Asked about taking all six of her jumps even though her spot at worlds was secure, Bartoletta had a simple response.
“I don’t care about the wild card,” Bartoletta said. “I’m looking at winning championships. There’s no bigger stimulus than this. Brittney makes me remain present for every moment because she can always unleash a huge jump.”
Bartoletta, who won the 2015 world title in Beijing to go with the one she one in Helsinki in 2005, will defend her title in London on Aug. 4-13.
She even managed to surprise herself Saturday, not with the win but with how she pulled it off.
“I usually don’t jump well on my first attempt, but today I hit 7.01 (meters, 23-0 feet) on my first. I learned something about myself today and got the win with it.”
In other action, the Olympic 100-meter hurdles gold medalist didn’t race and the bronze medalist couldn’t make the team.
Still, they’re thinking a red, white and blue sweep in London. Just shows the depth of the hurdles.
World-record holder Keni Harrison used a strong start to win her first U.S. outdoor track and field championship.
Nia Ali, the silver medalist at the Rio de Janeiro Games, was second and Christina Manning took third. Because Harrison already had a wild-card berth into worlds in August, 2008 Olympic gold medalist Dawn Harper-Nelson also made the hurdles squad courtesy of her fourth-place finish.
“Everyone in this event is really strong,” said Harrison, who finished in 12.60 seconds to beat Ali by a 0.08 margin. “These girls are going to represent and get that sweep like last year (at the Olympics).”
In Rio, the 1-2-3 hurdles finish was led by Brianna Rollins, who received a one-year suspension in April for repeated failures to disclose her whereabouts to anti-doping officials.
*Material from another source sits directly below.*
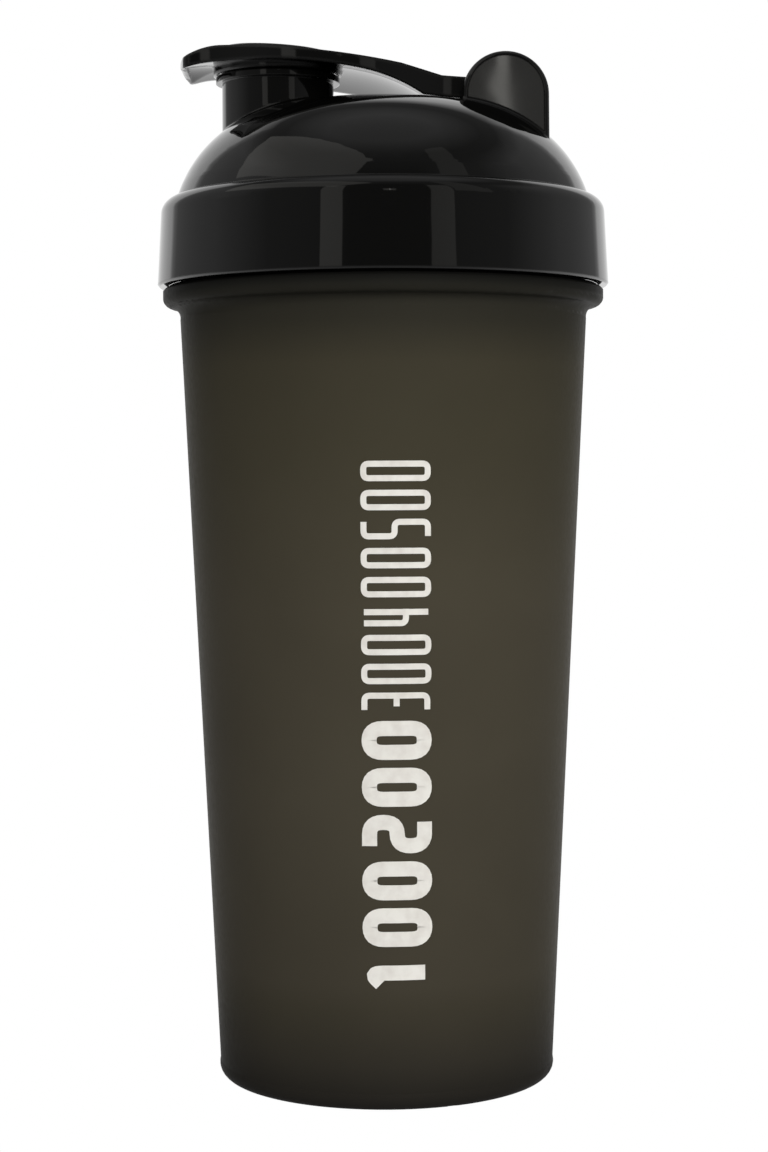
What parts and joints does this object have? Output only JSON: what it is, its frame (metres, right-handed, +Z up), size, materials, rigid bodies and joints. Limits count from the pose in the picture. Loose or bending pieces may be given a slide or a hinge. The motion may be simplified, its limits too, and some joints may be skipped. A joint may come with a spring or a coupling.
{
  "type": "protein shaker bottle",
  "caption": "Tapered smoked drinking shaker cup with a glossy black domed screw lid, an off-centre spout and a strap-shaped flip cap hinged between lugs.",
  "frame": {"origin": "centre of the foot ring, on the surface the bottle stands on", "axes": "+Z up along the cup's axis, -X towards the drinking spout, +X towards the flip cap's hinge"},
  "size_m": [0.096, 0.096, 0.2186],
  "materials": {
    "smoked_cup": "satin, smoked translucent",
    "black_gloss": "gloss",
    "dark_silicone": "matte",
    "grid_plastic": "satin",
    "print_white": "satin ink"
  },
  "bodies": {
    "cup": {"cup": "smoked_cup"},
    "gasket": {"lid_gasket": "dark_silicone"},
    "lid": {"screw_lid": "black_gloss", "mixing_grid": "grid_plastic"},
    "cap": {"flip_cap": "black_gloss", "spout_stopper": "dark_silicone"}
  },
  "joints": [
    {"name": "lid_lift", "type": "slide", "parent": "cup", "child": "gasket", "axis": [0, 0, 1], "range_m": [0, 0.00575]},
    {"name": "lid_turn", "type": "hinge", "parent": "gasket", "child": "lid", "pos_m": [0, 0, 0], "axis": [0, 0, 1], "range_deg": [0, 414]},
    {"name": "cap_flip", "type": "hinge", "parent": "lid", "child": "cap", "pos_m": [0.02575, 0, 0.208], "axis": [0, 1, 0], "range_deg": [0, 195]}
  ],
  "couplings": [
    {"joint": "lid_lift", "follows": "lid_turn", "m_per_rad": 0.00079577}
  ]
}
Rollins’ suspension is retroactive to Sept. 27, 2016, the date of her last missed whereabouts report. Also missing from the world team will be Kristi Castlin, the bronze medalist in Rio who wound up sixth in the final.
“To make this (hurdles) team, you have to work for it and earn it,” said Harper-Nelson, who drew a three-month suspension that began in December for a positive test. She told anti-doping officials it was caused by blood pressure medication. “That just shows you how strong our team is.”
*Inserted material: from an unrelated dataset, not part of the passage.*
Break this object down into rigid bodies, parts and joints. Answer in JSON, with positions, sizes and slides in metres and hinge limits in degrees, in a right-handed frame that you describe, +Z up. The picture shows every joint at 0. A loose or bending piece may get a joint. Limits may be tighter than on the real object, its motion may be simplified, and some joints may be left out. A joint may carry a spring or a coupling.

Harrison went all out despite already having a safety net to worlds thanks to her Diamond League title. She needed the work after breaking her left hand while warming up for a hurdles race this spring.
“To come from breaking a hand to winning, it means everything,” Harrison said. “My confidence is where it needs to be.”
Did you see that?
Pole vaulter Sam Kendricks became a member of the six-meter club (19 feet, 81⁄4 inches) in his win. He even waited through a roughly 20-minute delay while officials filled the water pit for the steeplechase.
“Every great jumper in history had at least one six-meter jump under their belt,” said Kendricks, an Army reservist. “I wanted to be part of the club, the very prestigious club.”
No double desire
LaShawn Merritt and Allyson Felix both ran the 200 simply to stay race sharp, with no plans to double in London. They each have automatic entries into worlds in the 400.
Justin Gatlin won’t double, either. The winner of the 100 the night before, Gatlin didn’t take the starting line for the 200. He’s been dealing with nagging quad/groin injuries.
Former University of Colorado runners Jenny Simpson (1,500) and Emma Coburn (steeplechase) earned national titles. Another former Buffalo,
31-year-old Sara Vaughn, finished third in the 1,500.
“We have an enormous school pride,” Simpson said.
Under the weather
Olympic gold medalist Matthew Centrowitz recently recovered from a viral infection and an adductor injury that left him wondering how well he would be able to compete in the 1,500. He made the team, but couldn’t catch Robby Andrews down the stretch.
“It feels great to win a race again,” Andrews said. “I’m not gonna lie, it’s been awhile since I’ve won.”